To continue to think of education as a machine-age system in which teachers are workers, whose job is improve student performance as measured on high-stakes tests, which are made more difficult to pass, will lead to a failed and corrupt system.

Research by W. Edwards Deming, Russell L. Ackoff, Peter Barnard, Lisa Delpit, John Dewey, and Peter Senge point to the concept of “schools that learn.”  Schools that learn think differently than the standards-based, high-stakes accountability schools of today.  These schools see teachers as members of a team whose collaborative work will build a shared vision to foster a humane and energetic system or organization.  Schools that learn are focal points of learning in the communities around them, says Peter Senge.

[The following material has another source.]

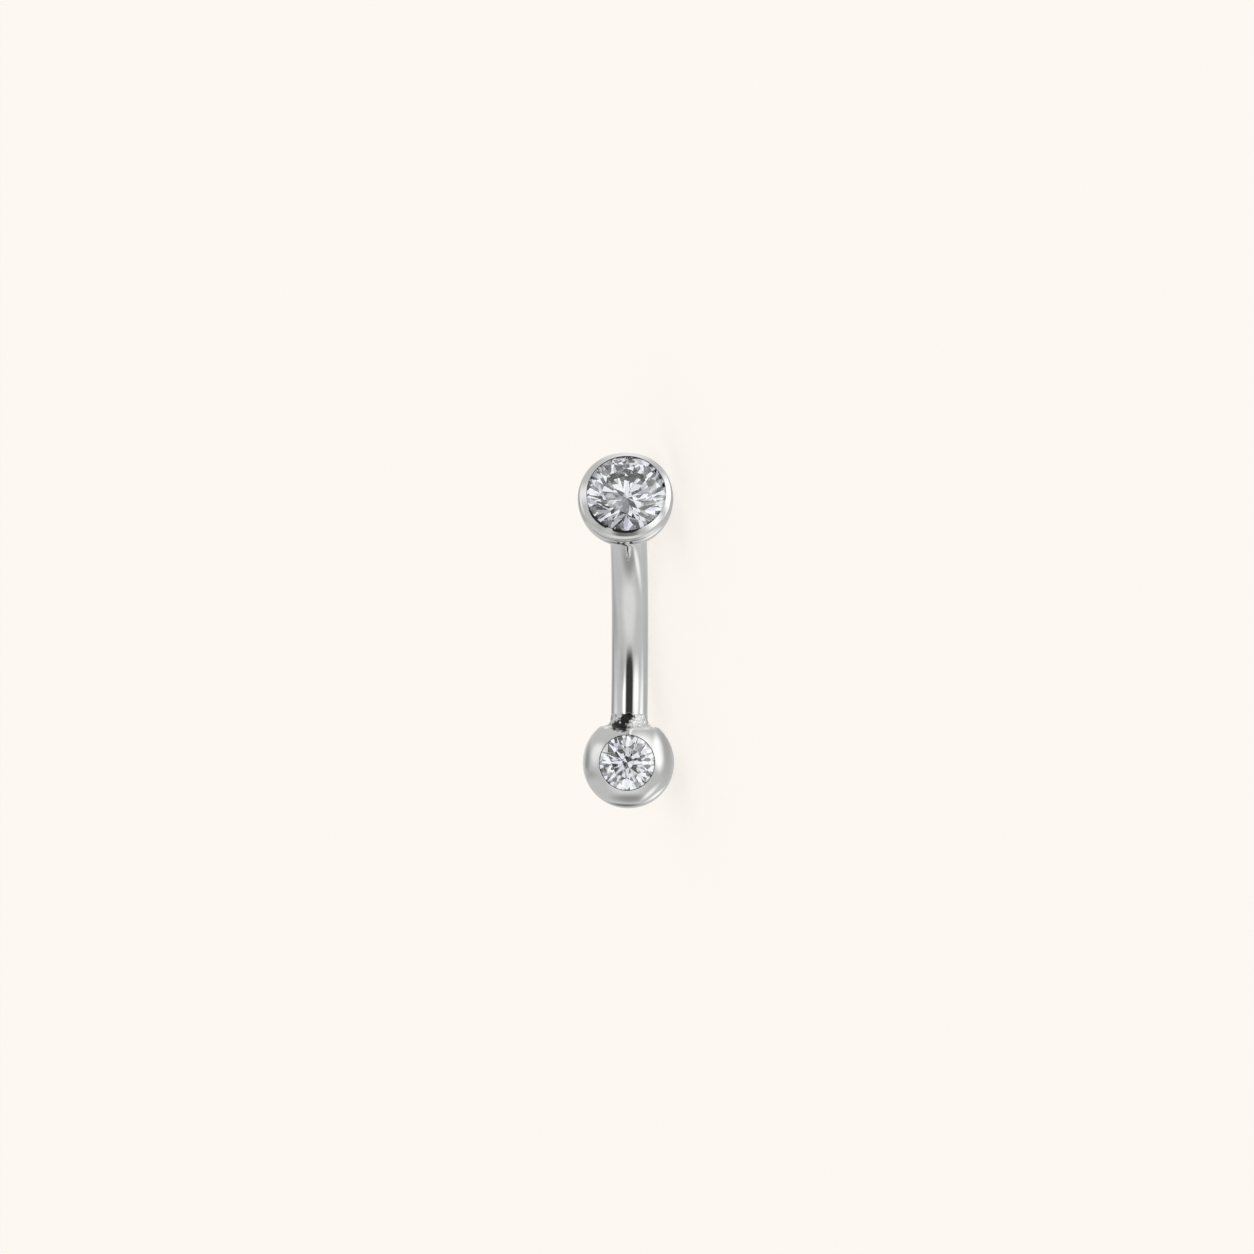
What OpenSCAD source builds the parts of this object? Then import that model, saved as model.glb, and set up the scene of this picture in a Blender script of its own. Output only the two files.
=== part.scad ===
// Rook barbell: a bent bar with a stone-set ball fixed to one end and a bezel head screwed on the other.
// It lies as it comes to rest: on the backs of the ball and the head and on the outside of the bend.

/* [Bar] */
// Diameter of the bar, which is 16 gauge
bar_d = 1.2; // [1:0.1:1.4]
// Radius of the bend, to the bar's centre line
bend_r = 6.95; // [6.5:0.05:7.5]
// Angle that the bar bends through
bend_angle = 70; // [62:1:74]
// Straight run of the bar from the ball's centre to the bend
ball_stub = 1.6; // [1.5:0.05:2]

/* [Fixed ball] */
// Diameter of the ball
ball_d = 3; // [2.8:0.1:3.2]
// Height above the ball's centre at which its top is cut flat for the bar
ball_flat_h = 1.17; // [1.1:0.01:1.25]
// Radius of the weld's hollow fillet between the bar and the flat
weld_r = 0.28; // [0.15:0.01:0.3]
// Girdle radius of the ball's stone
lower_stone_r = 0.92; // [0.85:0.01:0.95]
// Height of that stone's girdle above the ball's centre
lower_stone_h = 1.15; // [1.1:0.01:1.16]

/* [Screw-on head] */
// Radius of the head's round back
head_r = 1.557; // [1.5:0.001:1.6]
// Height above the head's centre at which the round back ends in a narrow ledge
ledge_h = 0.2; // [0.15:0.01:0.25]
// Outer radius of the bezel above the ledge
bezel_r = 1.52; // [1.5:0.01:1.53]
// Height of the bezel's top above the head's centre
bezel_h = 0.53; // [0.5:0.01:0.6]
// Rounding of the bezel's outer corner
bezel_round = 0.12; // [0.05:0.01:0.13]
// Radius of the opening in the bezel
opening_r = 1.31; // [1.28:0.01:1.33]
// Distance from the head's centre to the flat on its back, where the bar ends
back_h = 1.4; // [1.38:0.01:1.42]
// Sideways offset of the opening and the stone in the head
setting_offset = 0.04; // [0:0.01:0.05]
// Girdle radius of the head's stone
upper_stone_r = 1.36; // [1.34:0.01:1.37]
// Height of that stone's girdle above the head's centre
upper_stone_h = 0.4; // [0.38:0.01:0.42]

/* [Hidden pin] */
// Radius of the pin that stands in the bar
pin_r = 0.35; // [0.3:0.01:0.36]
// Length of the pin
pin_l = 1.1; // [0.8:0.1:1.2]

/* [Cut of the stones] */
// Table width as a share of the girdle's diameter
table_share = 0.57; // [0.53:0.01:0.62]
// Slope of the crown's main facets
crown_angle = 33; // [30:0.5:35]
// Slope of the pavilion's main facets
pavilion_angle = 40.8; // [40:0.1:41.5]
// Thickness of the girdle as a share of its radius
girdle_share = 0.04; // [0.03:0.01:0.06]
// Length of the star facets as a share of the way from the table to the girdle
star_share = 0.5; // [0.45:0.01:0.55]
// Length of the lower half facets as a share of the way from the girdle to the point
lower_half_share = 0.78; // [0.74:0.01:0.82]

/* [Hidden] */
$fn = 96;

// Gap between a stone and its seat, and between the head and the bar
gap = 0.02;
// Gap round the pin and beyond its end
pin_gap = 0.02;
pin_end_gap = 0.1;
// Length of the pin that is inside the head
pin_root = 0.3;
// Facets of a brilliant come in eights
mains = 8;
half_step = 180 / mains;

bar_r = bar_d / 2;
ball_r = ball_d / 2;
half_bend = bend_angle / 2;
head_stub = back_h + gap;

// Places in the plane of the bend: x along the chord from the ball to the head, y towards the hollow side
bend_centre = [0, bend_r * cos(half_bend)];
bend_end_x = bend_r * sin(half_bend);
ball_centre = [-bend_end_x - ball_stub * cos(half_bend), ball_stub * sin(half_bend)];
head_centre = [bend_end_x + head_stub * cos(half_bend), head_stub * sin(half_bend)];

// The floor touches the ball, the head and the bend, which gives two equations in the floor's normal
ends_dx = head_centre[0] - ball_centre[0];
ends_dy = head_centre[1] - ball_centre[1];
ball_over_bend = ball_centre[1] - bend_centre[1] + bend_r;
rise_ends = head_r - ball_r;
rise_bend = ball_r - bar_r;
det = ends_dx * ball_over_bend - ends_dy * ball_centre[0];
normal_x = (rise_ends * ball_over_bend - ends_dy * rise_bend) / det;
normal_y = (ends_dx * rise_bend - ball_centre[0] * rise_ends) / det;
pitch = asin(normal_x);
tilt = asin(normal_y / cos(pitch));

// A point of the bend's plane once it is turned into the lying pose
function laid(p) = [
    p[0] * cos(pitch) - p[1] * sin(tilt) * sin(pitch),
    -p[1] * cos(tilt),
    p[0] * sin(pitch) + p[1] * sin(tilt) * cos(pitch)
];

// Reach of the head past its centre along +X, at the bezel's rounded corner
corner_r = bezel_r - bezel_round;
corner_h = bezel_h - bezel_round;
head_reach = corner_h * cos(half_bend) + corner_r * sin(half_bend) + bezel_round;

// The origin is under the middle of the lying piece's box, on the floor
low_x = laid(ball_centre)[0] - ball_r;
high_x = laid(head_centre)[0] + head_reach;
low_y = laid(ball_centre)[1] - ball_r;
high_y = laid(bend_centre - [0, bend_r])[1] + bar_r;
floor_z = laid(ball_centre)[2] - ball_r;

module lying() {
    translate([-(low_x + high_x) / 2, -(low_y + high_y) / 2, -floor_z])
        rotate([180 - tilt, -pitch, 0])
            children();
}

// +Z along the bar from the ball's centre, +Y towards the ball's stone
module at_ball() {
    translate([ball_centre[0], ball_centre[1], 0])
        rotate([0, 0, -half_bend])
            rotate([0, 90, 0])
                children();
}

// +Z out of the ball along the axis of its stone
module at_lower_stone() {
    at_ball() rotate([-90, 0, 0]) translate([0, 0, lower_stone_h]) children();
}

// +Z along the head's axis, away from the bar
module at_head() {
    translate([head_centre[0], head_centre[1], 0])
        rotate([0, 0, half_bend])
            rotate([0, 90, 0])
                children();
}

// From the head's centre to the stone, a little to one side
module set_in_head() {
    translate([-setting_offset, 0, upper_stone_h]) children();
}

function ring(n, r, z, turn) = [
    for (i = [0:n - 1]) [r * cos(360 * i / n + turn), r * sin(360 * i / n + turn), z]
];

// Round brilliant with the top of its girdle at z = 0
module brilliant(r) {
    table_r = r * table_share;
    crown_h = (r - table_r) * tan(crown_angle);
    girdle_h = r * girdle_share;
    pavilion_h = r * tan(pavilion_angle);
    table_edge_r = table_r * cos(half_step);
    star_r = table_edge_r + star_share * (r - table_edge_r);
    star_z = crown_h * (r - star_r * cos(half_step)) / (r - table_r);
    half_r = r * (1 - lower_half_share);
    half_z = -girdle_h - pavilion_h * (1 - half_r * cos(half_step) / r);

    n = mains;
    stars = n;
    top = 2 * n;
    bottom = 4 * n;
    halves = 6 * n;
    point = 7 * n;
    points = concat(
        ring(n, table_r, crown_h, 0),
        ring(n, star_r, star_z, half_step),
        ring(2 * n, r, 0, 0),
        ring(2 * n, r, -girdle_h, 0),
        ring(n, half_r, half_z, half_step),
        [[0, 0, -girdle_h - pavilion_h]]
    );
    table = [[for (i = [n - 1:-1:0]) i]];
    star_facets = [for (i = [0:n - 1]) [i, (i + 1) % n, stars + i]];
    crown_mains = [for (i = [0:n - 1]) [i, stars + i, top + 2 * i, stars + (i + n - 1) % n]];
    upper_halves = [
        for (i = [0:n - 1], side = [0, 1])
            [stars + i, top + (2 * i + side + 1) % (2 * n), top + 2 * i + side]
    ];
    girdle = [
        for (i = [0:2 * n - 1])
            [top + i, top + (i + 1) % (2 * n), bottom + (i + 1) % (2 * n), bottom + i]
    ];
    lower_halves = [
        for (i = [0:n - 1], side = [0, 1])
            [halves + i, bottom + 2 * i + side, bottom + (2 * i + side + 1) % (2 * n)]
    ];
    pavilion_mains = [for (i = [0:n - 1]) [point, halves + (i + n - 1) % n, bottom + 2 * i, halves + i]];
    polyhedron(
        points,
        concat(table, star_facets, crown_mains, upper_halves, girdle, lower_halves, pavilion_mains)
    );
}

// Half profile of a stone's seat up to the foot of its girdle, with the top of the girdle at y = 0
function seat_profile(r) = [
    [0, -gap - r * girdle_share - (r + gap) * tan(pavilion_angle)],
    [r + gap, -gap - r * girdle_share]
];

// Half profile of the ball with its flat and the weld's fillet, round the axis of the bar
module ball_profile() {
    intersection() {
        circle(r = ball_r);
        translate([0, -ball_r]) square([ball_r, ball_r + ball_flat_h]);
    }
    difference() {
        square([bar_r + weld_r, ball_flat_h + weld_r]);
        translate([bar_r + weld_r, ball_flat_h + weld_r]) circle(r = weld_r);
    }
}

// Straight run from the ball's centre, then the bend, with +Z along the bar and +Y towards the hollow side
module bar() {
    cylinder(r = bar_r, h = ball_stub);
    translate([0, bend_r, ball_stub])
        rotate([90, 0, -90])
            rotate_extrude(angle = bend_angle)
                translate([bend_r, 0])
                    circle(r = bar_r);
}

module lower_seat() {
    seat_r = lower_stone_r + gap;
    rotate_extrude()
        polygon(concat(seat_profile(lower_stone_r), [[seat_r, ball_r], [0, ball_r]]));
}

module pin_bore() {
    translate([0, 0, -back_h - pin_l - pin_end_gap])
        cylinder(r = pin_r + pin_gap, h = pin_l + pin_end_gap);
}

module curved_bar() {
    color("silver")
        lying()
            difference() {
                union() {
                    at_ball() rotate_extrude() ball_profile();
                    at_ball() bar();
                }
                at_lower_stone() lower_seat();
                at_head() pin_bore();
            }
}

// Half profile of the head's outside, round its own axis
module head_profile() {
    intersection() {
        circle(r = head_r);
        translate([0, -back_h]) square([head_r, back_h + ledge_h]);
    }
    square([bezel_r, corner_h]);
    square([corner_r, bezel_h]);
    translate([corner_r, corner_h]) circle(r = bezel_round);
}

// The lip leans in over the girdle, and its mouth opens a little towards the top
module upper_seat() {
    seat_r = upper_stone_r + gap;
    lip_edge_h = gap + (seat_r - opening_r) * tan(crown_angle);
    mouth_h = bezel_h - upper_stone_h;
    mouth_r = opening_r + mouth_h - lip_edge_h;
    rotate_extrude()
        polygon(concat(
            seat_profile(upper_stone_r),
            [[seat_r, gap], [opening_r, lip_edge_h], [mouth_r, mouth_h], [mouth_r, bezel_h], [0, bezel_h]]
        ));
}

// The pin starts inside the head, a little above the flat on its back
module pin() {
    translate([0, 0, -back_h - pin_l]) cylinder(r = pin_r, h = pin_l + pin_root);
}

module bezel_head() {
    color("silver")
        lying() at_head()
            difference() {
                union() {
                    rotate_extrude() head_profile();
                    pin();
                }
                set_in_head() upper_seat();
            }
}

module lower_stone() {
    color("aliceblue") lying() at_lower_stone() brilliant(lower_stone_r);
}

module upper_stone() {
    color("aliceblue") lying() at_head() set_in_head() brilliant(upper_stone_r);
}

curved_bar();
lower_stone();
bezel_head();
upper_stone();
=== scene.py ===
import math

import bmesh
import bpy
from mathutils import Matrix, Vector


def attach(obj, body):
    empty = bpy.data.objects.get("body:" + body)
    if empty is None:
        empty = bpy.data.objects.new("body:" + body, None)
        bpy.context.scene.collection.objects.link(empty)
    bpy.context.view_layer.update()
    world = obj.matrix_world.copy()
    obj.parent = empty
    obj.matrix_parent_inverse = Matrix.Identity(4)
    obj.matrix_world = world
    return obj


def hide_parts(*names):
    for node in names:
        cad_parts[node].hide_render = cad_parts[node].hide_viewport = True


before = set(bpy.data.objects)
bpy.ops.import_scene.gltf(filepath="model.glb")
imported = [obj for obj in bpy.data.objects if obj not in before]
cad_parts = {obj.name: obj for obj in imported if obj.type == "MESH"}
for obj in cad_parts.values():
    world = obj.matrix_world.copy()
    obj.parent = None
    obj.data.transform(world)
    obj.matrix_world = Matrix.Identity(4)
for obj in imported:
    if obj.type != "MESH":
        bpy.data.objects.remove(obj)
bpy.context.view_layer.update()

print("frame loaded:", ", ".join(sorted(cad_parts)))

# Everything is drawn in millimetres round its own axis and then laid in the frame
mm = 0.001
merge = 1e-5  # vertices closer than this become one
near = 0.003  # how closely a vertex is picked by its place
mainSizes = {
    "barRadius": 0.6,
    "bendRadius": 6.95,
    "bendAngle": 70.0,
    "stub": 1.6,  # straight run from the ball's centre to the bend
    "ballRadius": 1.5,
    "backRadius": 1.557,  # round back of the head
    "backHeight": 1.4,  # from the head's centre down to the flat where the bar ends
    "headGap": 0.02,
    "headReach": 1.25886,  # from the head's centre to the end of the solids, along the floor
}


def turn(axis, degrees):
    return Matrix.Rotation(math.radians(degrees), 4, axis)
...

However,  Atlanta has just hired a new superintendent (Dr. Meria Carstarphen) and according to public statements she made yesterday, she seeks “a culture change,” by focusing on student achievement and graduation rates.  But the problem with this, is that this is exactly what Dr. Beverly Hall did when she was superintendent of Atlanta resulting in a “culture of fear” (according to Governor Deal’s report) that resulted in the biggest cheating scandal in the country.  Doesn’t Carstarphen realize she is heading in the same direction?

Atlanta, if it follows the same path we’ve been on for a decade or so, will not necessarily witness wide swings in achievement test scores or graduation rates.

Continuing with standardized tests, and teacher evaluation systems will only result in a quick fix, and in the long run simply perpetuate the mechanistic solutions to schooling that remove any sense of creativity, and student-teacher collaboration.

Bring teachers in to sit at the table, and invite them to plan the future.  Don’t rely on hired guns brought from another city. The resources to think differently about student learning and school improvement already exist in the community.